◆ RAW DATA
________________________
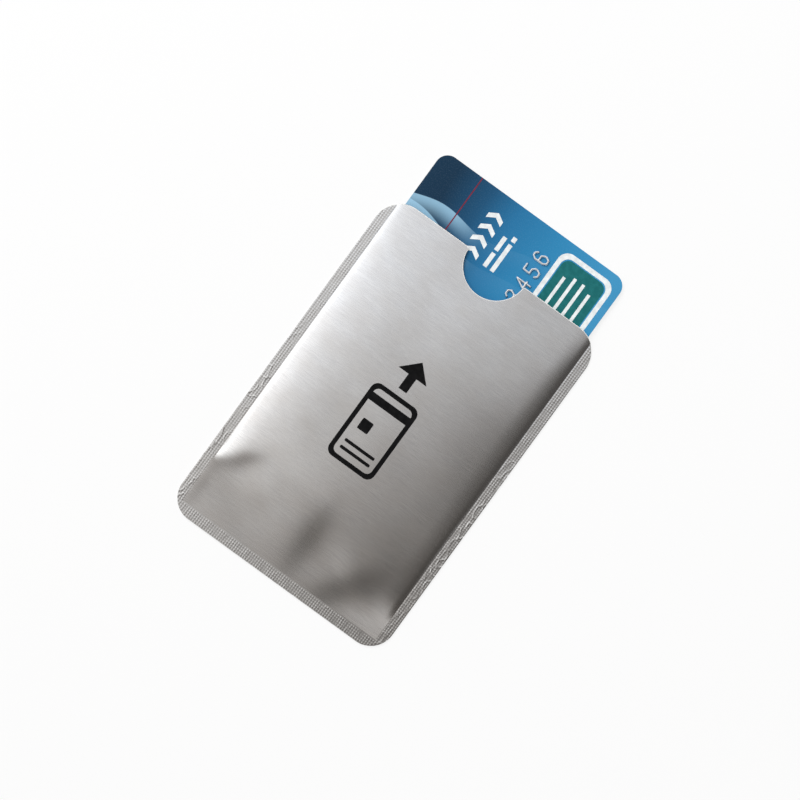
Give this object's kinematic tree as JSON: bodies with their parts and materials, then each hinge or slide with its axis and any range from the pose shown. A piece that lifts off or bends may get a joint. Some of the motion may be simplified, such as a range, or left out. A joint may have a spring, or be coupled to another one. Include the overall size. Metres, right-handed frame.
{
  "type": "rfid card sleeve",
  "caption": "Flat foil-laminate card sleeve with a thumb notch in its mouth, sealed on three edges, and the contactless card that slides in and out of it.",
  "frame": {"origin": "middle of the sleeve's flat back face", "axes": "+X across the sleeve, +Y along it towards the open mouth, +Z out of its front"},
  "size_m": [0.062, 0.1074, 0.0022],
  "materials": {
    "brushed_film": "satin, brushed across its width",
    "shield_foil": "bright foil",
    "liner_paper": "matte",
    "seal_coating": "satin",
    "black_ink": "matte",
    "card_plastic": "matte",
    "antenna_copper": "polished",
    "chip_resin": "matte",
    "chip_tape": "satin",
    "contact_gold": "polished",
    "card_face": "gloss",
    "card_back": "gloss",
    "stripe_black": "satin",
    "signature_paper": "matte",
    "embossed_silver": "satin",
    "white_ink": "gloss",
    "teal_ink": "gloss",
    "red_ink": "gloss"
  },
  "bodies": {
    "sleeve": {"front_film": "brushed_film", "front_foil": "shield_foil", "front_liner": "liner_paper", "left_seal_strip": "seal_coating", "right_seal_strip": "seal_coating", "bottom_seal_strip": "seal_coating", "back_liner": "liner_paper", "back_foil": "shield_foil", "back_film": "brushed_film", "front_print": "black_ink"},
    "card": {"card_core": "card_plastic", "antenna_coil": "antenna_copper", "chip_capsule": "chip_resin", "chip_carrier": "chip_tape", "contact_pads": "contact_gold", "card_front_sheet": "card_face", "card_back_sheet": "card_back", "card_front_overlay": "card_face", "card_back_overlay": "card_back", "magnetic_stripe": "stripe_black", "signature_panel": "signature_paper", "raised_number": "embossed_silver", "white_print": "white_ink", "teal_print": "teal_ink", "red_hairline": "red_ink"}
  },
  "joints": [
    {"name": "card_slide", "type": "slide", "parent": "sleeve", "child": "card", "axis": [0, 1, 0], "range_m": [-0.0168, 0.07]}
  ]
}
________________________
◆ DIRECTIONS
Extract all of the data exactly as written.

◆ TASK RESPONSE
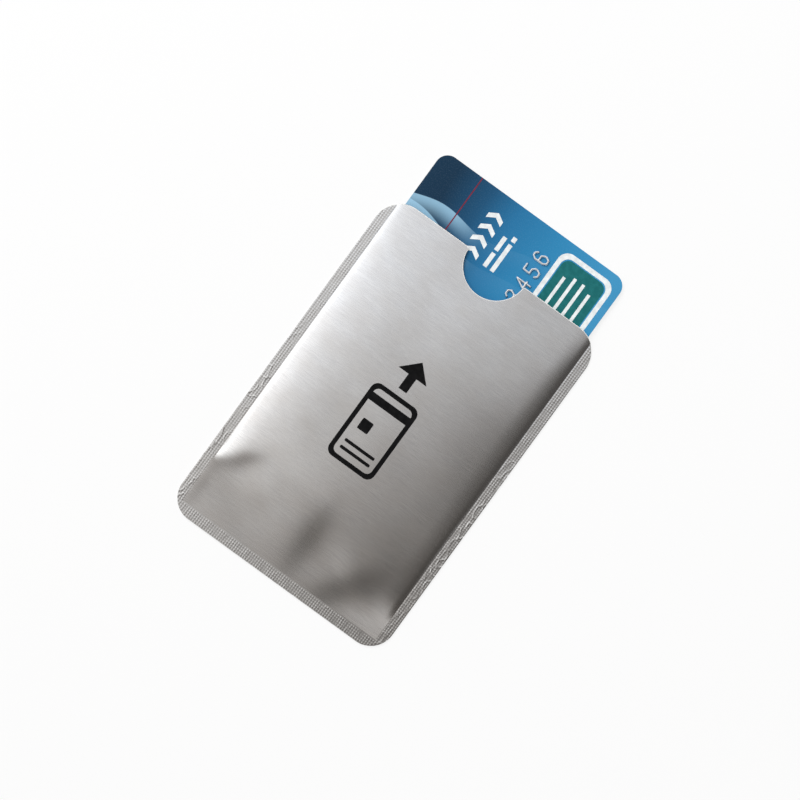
Give this object's kinematic tree as JSON: bodies with their parts and materials, then each hinge or slide with its axis and any range from the pose shown. A piece that lifts off or bends may get a joint. Some of the motion may be simplified, such as a range, or left out. A joint may have a spring, or be coupled to another one. Include the overall size. Metres, right-handed frame.
{
  "type": "rfid card sleeve",
  "caption": "Flat foil-laminate card sleeve with a thumb notch in its mouth, sealed on three edges, and the contactless card that slides in and out of it.",
  "frame": {"origin": "middle of the sleeve's flat back face", "axes": "+X across the sleeve, +Y along it towards the open mouth, +Z out of its front"},
  "size_m": [0.062, 0.1074, 0.0022],
  "materials": {
    "brushed_film": "satin, brushed across its width",
    "shield_foil": "bright foil",
    "liner_paper": "matte",
    "seal_coating": "satin",
    "black_ink": "matte",
    "card_plastic": "matte",
    "antenna_copper": "polished",
    "chip_resin": "matte",
    "chip_tape": "satin",
    "contact_gold": "polished",
    "card_face": "gloss",
    "card_back": "gloss",
    "stripe_black": "satin",
    "signature_paper": "matte",
    "embossed_silver": "satin",
    "white_ink": "gloss",
    "teal_ink": "gloss",
    "red_ink": "gloss"
  },
  "bodies": {
    "sleeve": {"front_film": "brushed_film", "front_foil": "shield_foil", "front_liner": "liner_paper", "left_seal_strip": "seal_coating", "right_seal_strip": "seal_coating", "bottom_seal_strip": "seal_coating", "back_liner": "liner_paper", "back_foil": "shield_foil", "back_film": "brushed_film", "front_print": "black_ink"},
    "card": {"card_core": "card_plastic", "antenna_coil": "antenna_copper", "chip_capsule": "chip_resin", "chip_carrier": "chip_tape", "contact_pads": "contact_gold", "card_front_sheet": "card_face", "card_back_sheet": "card_back", "card_front_overlay": "card_face", "card_back_overlay": "card_back", "magnetic_stripe": "stripe_black", "signature_panel": "signature_paper", "raised_number": "embossed_silver", "white_print": "white_ink", "teal_print": "teal_ink", "red_hairline": "red_ink"}
  },
  "joints": [
    {"name": "card_slide", "type": "slide", "parent": "sleeve", "child": "card", "axis": [0, 1, 0], "range_m": [-0.0168, 0.07]}
  ]
}